Your task is to output the data exactly as it stands.

------------------------------------------------

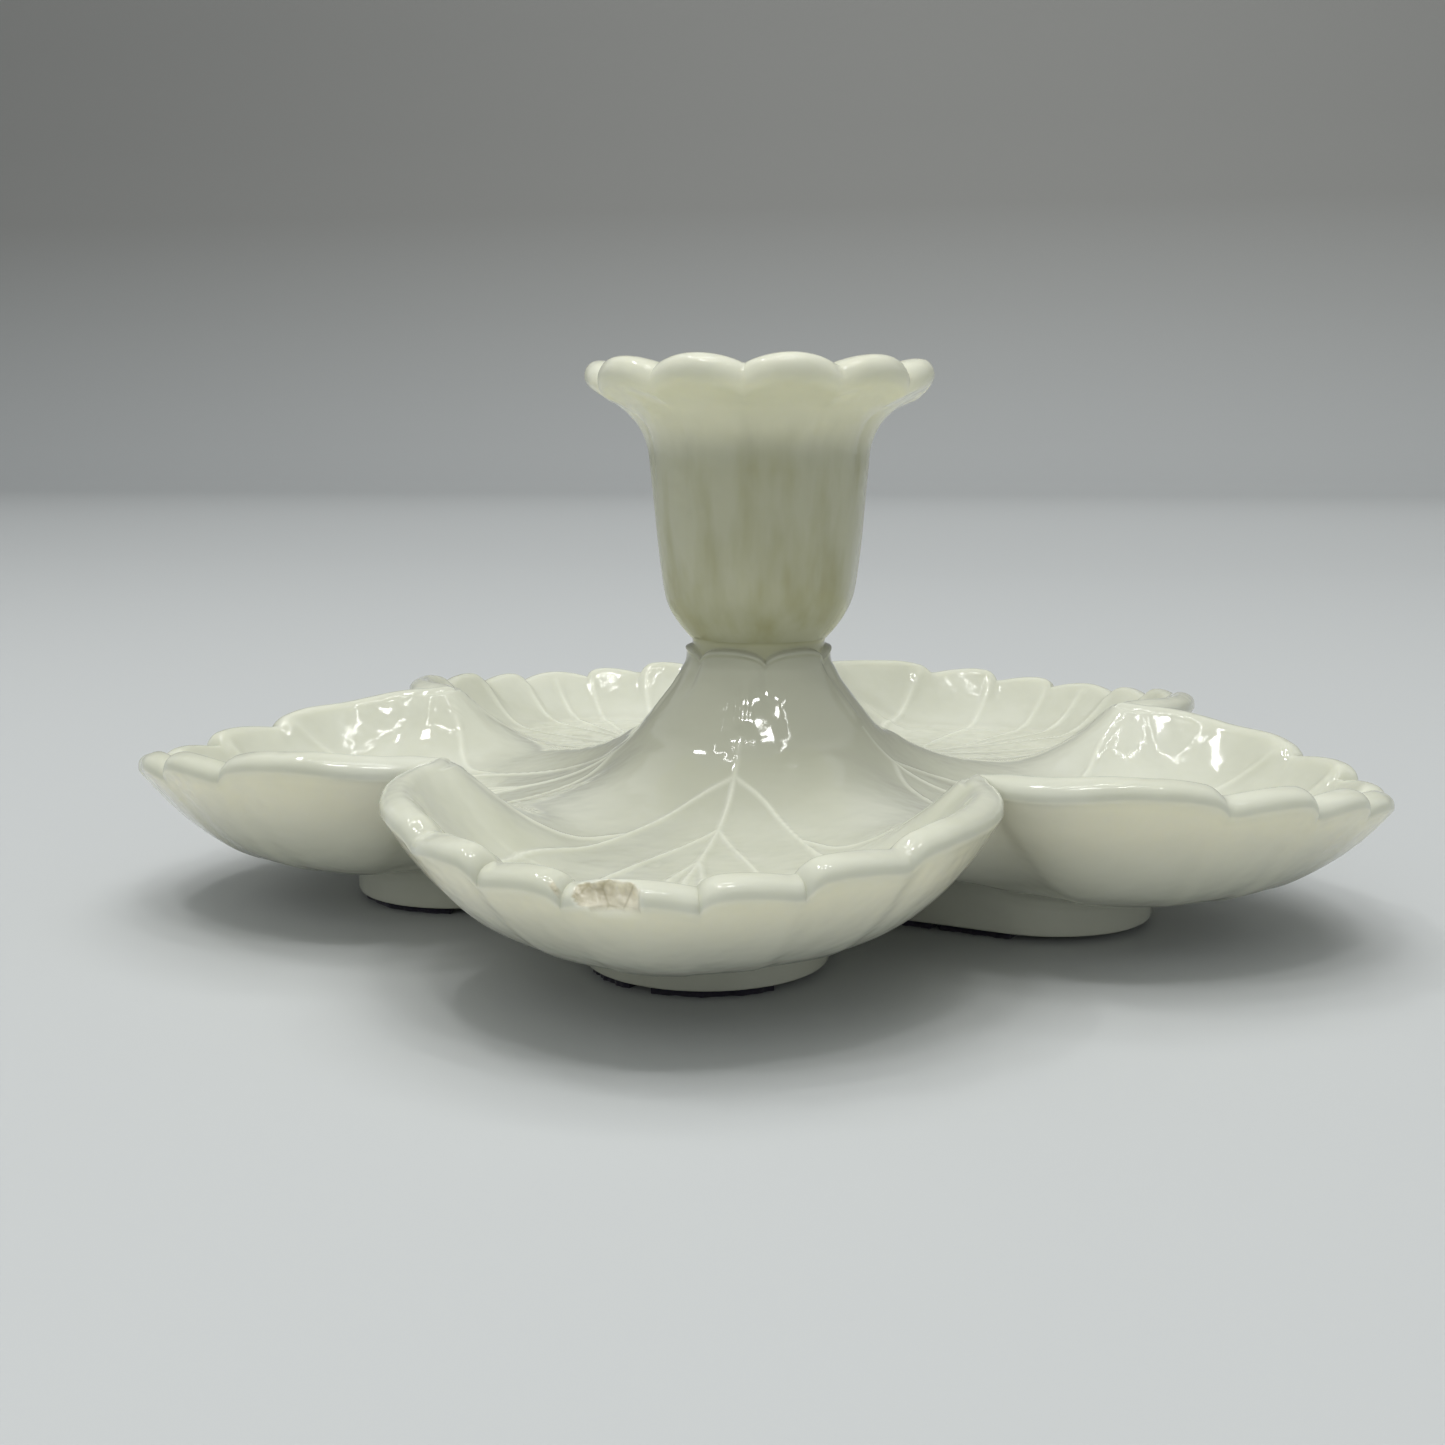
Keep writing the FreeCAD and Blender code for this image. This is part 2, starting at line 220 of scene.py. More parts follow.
def place_vertices(piece, points_mm):
    piece.data.vertices.foreach_set("co", (np.asarray(points_mm) * MM).ravel())
    piece.data.update()


def mark_vertices(piece, name, values):
    """Stores a value for each point, for the material to read."""
    mark = piece.data.attributes.new(name, "FLOAT", "POINT")
    mark.data.foreach_set("value", values)


def add_grid(name, columns, rows):
    """A flat grid with its column and row numbers, ready to be shaped."""
    bpy.ops.object.select_all(action="DESELECT")
    bpy.ops.mesh.primitive_grid_add(x_subdivisions=columns - 1, y_subdivisions=rows - 1, size=1.0)
    piece = bpy.context.object
    piece.name = name
    piece.data.name = name
    place = read_vertices(piece)
    column = np.rint((place[:, 0] + 0.5) * (columns - 1)).astype(int)
    row = np.rint((place[:, 1] + 0.5) * (rows - 1)).astype(int)
    return piece, column, row


def close_and_smooth(piece, degrees):
    """Fills the open ends, turns every face outwards and smooths all but the sharp edges."""
    bpy.ops.object.select_all(action="DESELECT")
    piece.select_set(True)
    bpy.context.view_layer.objects.active = piece
    bpy.ops.object.mode_set(mode="EDIT")
    bpy.ops.mesh.select_all(action="SELECT")
    bpy.ops.mesh.fill_holes(sides=0)
    bpy.ops.mesh.select_all(action="SELECT")
    bpy.ops.mesh.normals_make_consistent(inside=False)
    bpy.ops.object.mode_set(mode="OBJECT")
    bpy.ops.object.shade_smooth_by_angle(angle=math.radians(degrees))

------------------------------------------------

- [Task answer]:
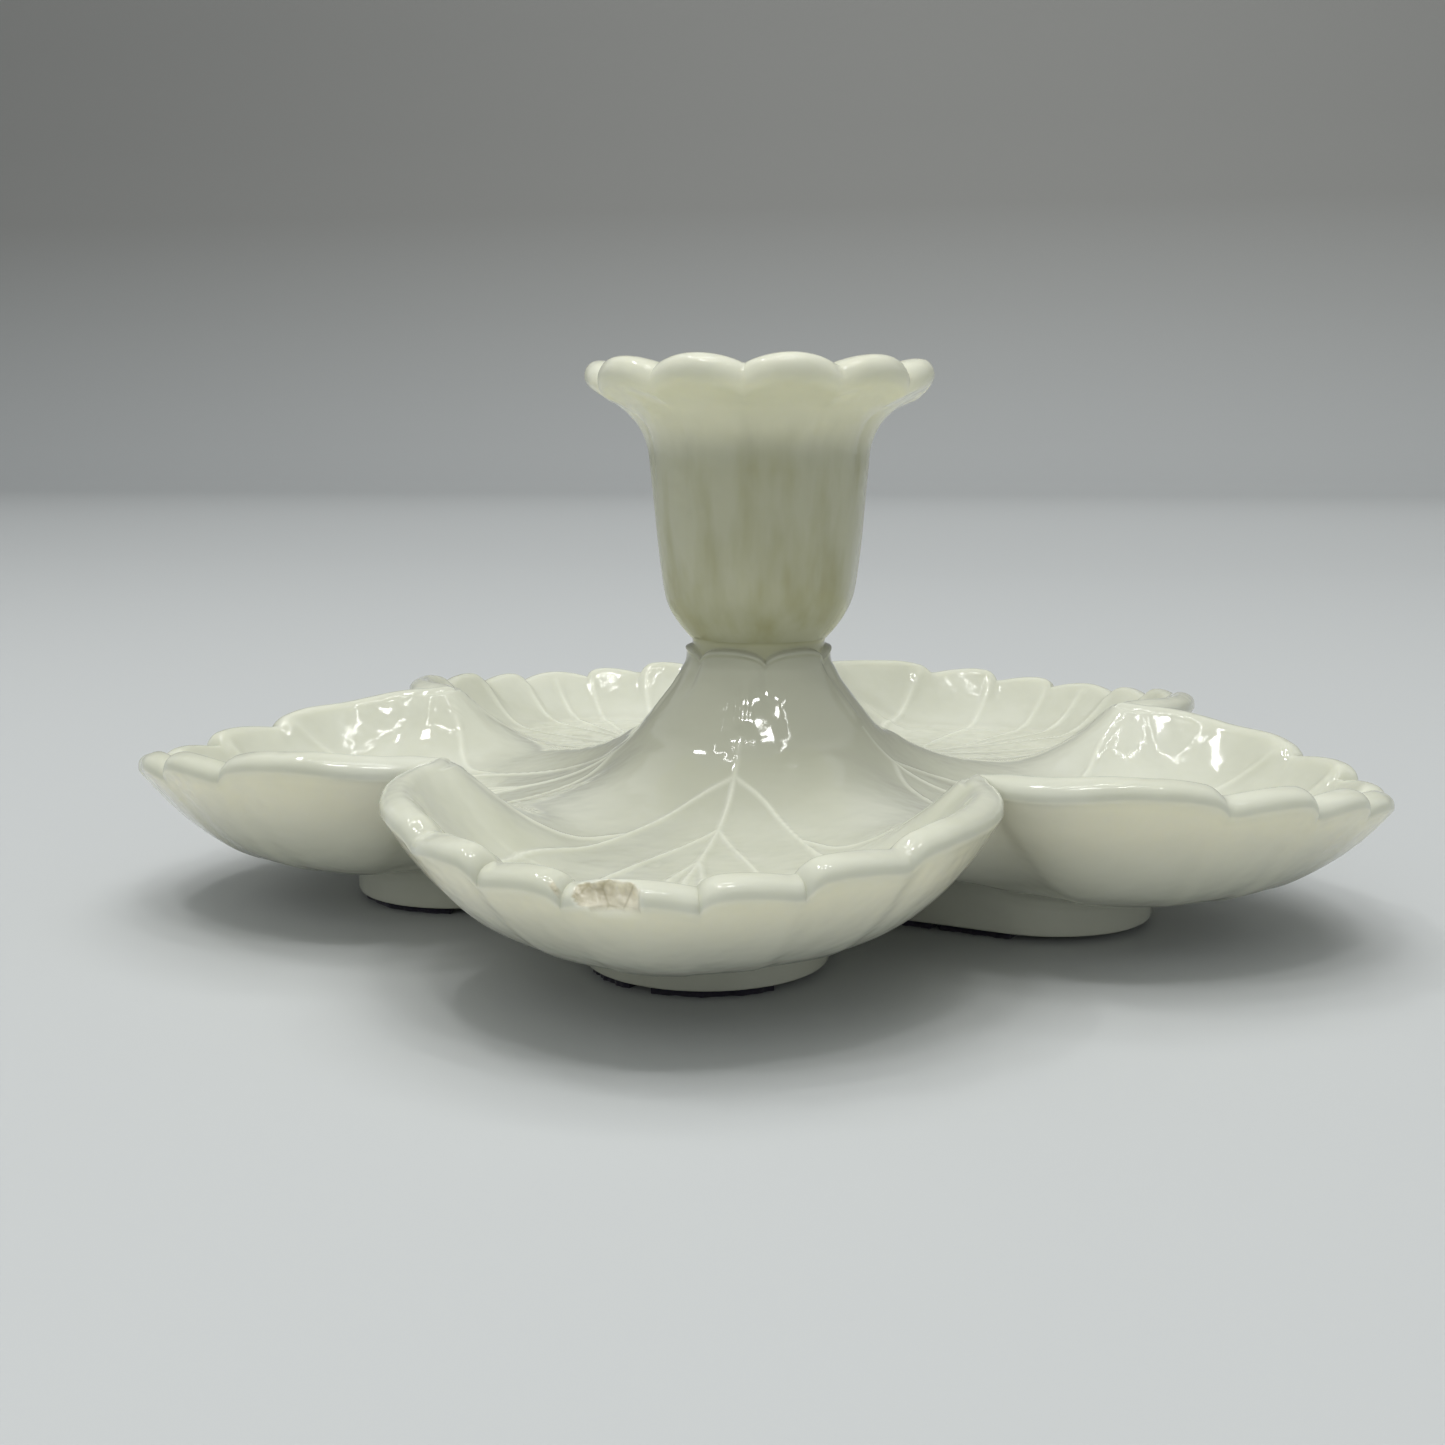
Keep writing the FreeCAD and Blender code for this image. This is part 2, starting at line 220 of scene.py. More parts follow.
def place_vertices(piece, points_mm):
    piece.data.vertices.foreach_set("co", (np.asarray(points_mm) * MM).ravel())
    piece.data.update()


def mark_vertices(piece, name, values):
    """Stores a value for each point, for the material to read."""
    mark = piece.data.attributes.new(name, "FLOAT", "POINT")
    mark.data.foreach_set("value", values)


def add_grid(name, columns, rows):
    """A flat grid with its column and row numbers, ready to be shaped."""
    bpy.ops.object.select_all(action="DESELECT")
    bpy.ops.mesh.primitive_grid_add(x_subdivisions=columns - 1, y_subdivisions=rows - 1, size=1.0)
    piece = bpy.context.object
    piece.name = name
    piece.data.name = name
    place = read_vertices(piece)
    column = np.rint((place[:, 0] + 0.5) * (columns - 1)).astype(int)
    row = np.rint((place[:, 1] + 0.5) * (rows - 1)).astype(int)
    return piece, column, row


def close_and_smooth(piece, degrees):
    """Fills the open ends, turns every face outwards and smooths all but the sharp edges."""
    bpy.ops.object.select_all(action="DESELECT")
    piece.select_set(True)
    bpy.context.view_layer.objects.active = piece
    bpy.ops.object.mode_set(mode="EDIT")
    bpy.ops.mesh.select_all(action="SELECT")
    bpy.ops.mesh.fill_holes(sides=0)
    bpy.ops.mesh.select_all(action="SELECT")
    bpy.ops.mesh.normals_make_consistent(inside=False)
    bpy.ops.object.mode_set(mode="OBJECT")
    bpy.ops.object.shade_smooth_by_angle(angle=math.radians(degrees))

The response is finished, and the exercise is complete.